Years later, one fine day, soon after our ascent of Haidinger, Fyfe and I strolled from the hut up to the De la Bêche Bivouac, carrying fairly light packs, consisting of sleeping bags and provisions for three days. We were in fine form, and made light of the journey. We reached our destination at three o’clock in the afternoon, lunched sumptuously at four, lit our pipes, and basked, smoking, in the warm sunshine. It was a gloriously bright day, and the higher mountains lifted their ridges above the tumbled moraine, clear cut against an azure sky, while glaciers and white slopes of snow billowing to still higher and purer fields completed the picture. And there were those other and sterner rock peaks that “took in their teeth the sun, the storm, and the whirlwind, never changing countenance from day to year, and from year to age.” We smoked, and talked, and watched the shadows stealing across the ice-floored valley, till finally the sun dipped behind the narrow ridge of Haidinger, and only the snow cap of Aorangi was illumined. The gleaming silver brow of the monarch of the Southern Alps was then transmuted into glowing gold, and, in turn, changed into frosted silver, all in the space of the fleeting sunset half-hour. The temperature fell quickly: we crawled under the rock and sought the warmth of our sleeping bags. Through the mouth of our cave we watched the stars being set like jewels in the darkness of the sky.

We were astir at half-past two of the clock, and breakfasted by lantern light on tinned food and cold tea. By 3 a.m. we were marching, with the lantern, across the old lateral moraines and up the Kron Prinz Rudolf Glacier towards the Ice Fall, which we reached as dawn was breaking. One does not make quick progress across these dreadful New Zealand moraines by the uncertain light of a flickering candle. You step on what appears to be solid ground, and a boulder, resting on ice, slides from under your foot. You recover your balance with an effort, but hit your ankle in the process against a sharp-edged slate that is as unyielding as the other stone was unstable. Dark shadows that you treat with confidence are discovered to be pools of water with a thin covering of ice that lets you through, and the warmth of your language is not sufficient to counteract the chilling shock that you have received.
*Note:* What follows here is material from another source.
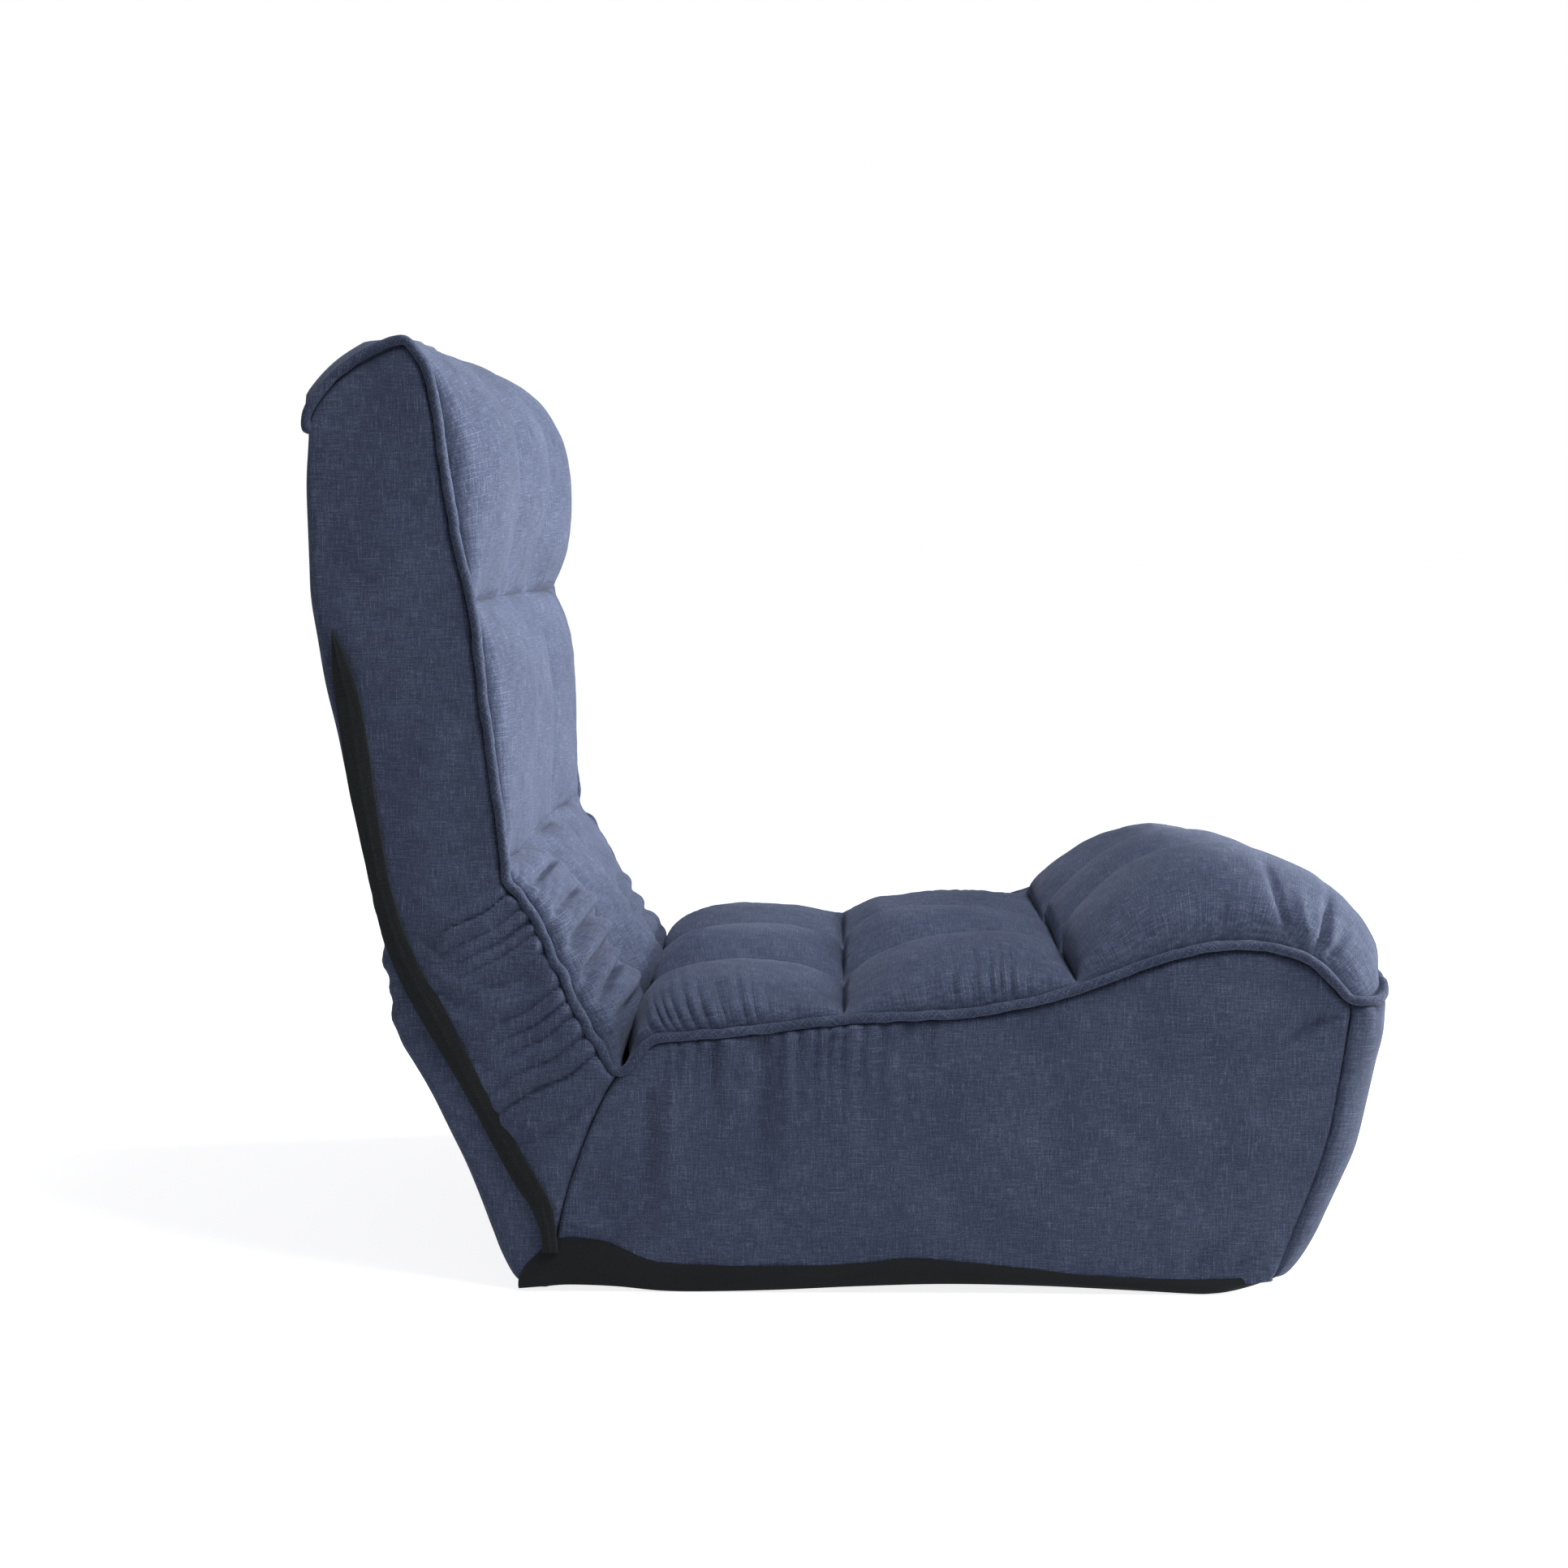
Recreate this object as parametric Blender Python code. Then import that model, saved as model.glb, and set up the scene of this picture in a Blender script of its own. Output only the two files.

It is to be hoped that the recording angel turns a deaf ear to the language of the early-morning mountaineer. It is under such circumstances that the climber notes, with a feeling of devout thankfulness, the faint glow that heralds the dawn, and eagerly watches the conquering march of the sun along the peaks of the giant range.

With the breaking of day our spirits rose, and, being in splendid form, we simply romped over the first cliffs and snow slopes. Having gained the crest of a narrow rocky ridge, we descended by a slanting crack on to the plateau at the foot of the peak. We walked and ran across this plateau, and then started up a snow slope that took us on to the rocks of the final peak. There was one short bit of rock-work that proved interesting, but we made light of it, and at 7.55 a.m. we were having second breakfast on the top of the mountain! It was a record performance, and one could not help casting a retrospective glance at the unsuccessful struggles of the early mountaineers—ourselves included—upon these slopes. As we gazed across the island and along the great Alpine chain, the virgin snowy peaks of the Minarets, quite close at hand, attracted our attention. They were first-class peaks, over ten thousand feet high. Why not attempt their ascent now that we were so high up and had time to spare? While we were eating our breakfast and considering this problem, clouds formed in a stratum of cool air below us, and a marvellous transformation scene was unfolded before our wondering gaze. Northwards the mountains became islands in a sea of fleecy cloud. South and east there was a wilderness of majestic peaks, and westward that glorious view upon which we ever cast longing eyes—the dark lakes and forests, the silver streaks of river, and the great ocean, far, far down below us. That islanded sea of cloud with the sun shining on it was such a scene as Nansen saw when he sailed in the Fram along the fair coast-line of his beloved Nordland, past Alden and Kinn, when he beheld “wreaths of mist glittering like silver over the mountains, their tops soaring above the mist like islands out of the sea”; only, instead of looking up at this, as he did, we looked down on it, and saw the sun shining on the top of the clouds—a still more glorious sight.

In order to get at the Minarets, we had to descend on the western precipices of De la Bêche to a somewhat extensive plateau of snow. The rocks were rather difficult where we attacked them, and when we got down and on to the snow we came on a kind of bergschrund with an almost perpendicular wall of ice, down which steps had to be cut. I dug the handle of my ice-axe deep into the snow and took a hitch of the rope round it. I held on to the cliff with one hand and paid out the rope with the other as Fyfe cut down this wall of ice. It was not of any great height, but it was a ticklish bit of work, and it took three-quarters of an hour to cut twenty-three steps, so hard was the ice, so difficult the slope, and so carefully had the steps to be fashioned for the descent of such a place. After this there was no difficulty, and we simply romped up those two icy peaks. The higher one was a perfect cone of ice with scarcely room for one to take a photograph of the other on it. We left a record of our ascent in the rocks on the western side just below the ice-cap, and then climbed the other peak, leaving on the highest rocks another account of this the first ascent. For some time now we were enveloped in the clouds, and had difficulty in finding our way back to De la Bêche, which we had to climb once more on our way back. The ice-staircase which we had cut on the descent gave us no trouble in ascending, and we gained our peak in quick time, and waited for an hour on its summit enjoying the panorama and a smoke. We felt quite pleased with our performance.

The descent was made in splendid style. We glissaded and scrambled down the final slope in a manner that would have made a model mountaineer’s hair stand on end, but we had absolute confidence in each other’s powers. The bergschrund at the foot of the ice fall was a little awkward to cross, but we gained the glacier while it was still early in the afternoon. We ran down its ice for a mile or so, and after scrambling over the final moraines, found ourselves back in camp at 4 p.m.,—a ridiculously early hour—so, after tea, we must needs start off again down the Tasman Glacier to the Ball Hut, which we reached in the dusk of evening. Here we had another tea and turned in for the night to enjoy a well-earned rest. Oh for those glorious days again! Why does one grow old?